I started working on making headers indexing configurable last year, but didn't hear a response from the person that potentially was interested:
https://public-inbox.org/meta/20231120032132.M610564@dcvr/
Right now, indexing new headers + validations can be maintained as a Perl module in the public-inbox codebase.
For lore, it'd make sense to be able to configure a bunch (or all) inboxes at once instead of the per-inbox configuration in my proposed RFC.

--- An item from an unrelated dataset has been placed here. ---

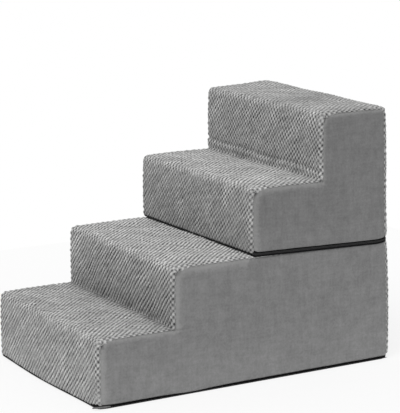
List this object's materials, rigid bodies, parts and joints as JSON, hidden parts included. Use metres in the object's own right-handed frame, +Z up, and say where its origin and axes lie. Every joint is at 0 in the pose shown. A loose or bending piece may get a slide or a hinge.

At minimum, one would have to know:
- the mail header name (e.g. `X-stable')
- the search prefix to use (e.g. `xstable:') # can't use dash `-' AFAIK
- the type of header value (phrase, string, sortable numeric, etc...)
I'm whole-heartedly for this! This ties nicely to my b4 work where I'd like to be able to identify code-review trailers sent for a specific patch, even if that patch itself is not on lore. For example, this could be a patch that is part of a pull-request on a git forge, but we'd still like to be able to collect and find code-review trailers for it when a maintainer applies it.
Currently, I am using the following approach:
| Reviewed-by: Some Developer some.dev@example.org | --- | for-patch-id: abcd...1234
Then I can query 'nq:"for-patch-id: abcd...1234"', but this is probably much more heavy than if I could provide this in a custom header:
| X-For-Patch-ID: abcd...1234
and query for "xforpatchid:abcd...1234"
I'm trying to avoid supporting sortable numeric values for this, since supporting them will problems if columns get repurposed with admins changing their minds. A full reindex would fix it, but those are crazy expensive.
I'm perfectly fine with it only being a string, honestly.
So probably just supporting strings and/or phrases to start...
Validation to prevent poisoning by malicious/broken senders can be useful in some cases (and the reason the RFC was a per use case Perl module). That said, I'm not sure if much validation is necessary for X-stable: headers or if just any text is fine.
I'd let the consumer clients worry about it.
-K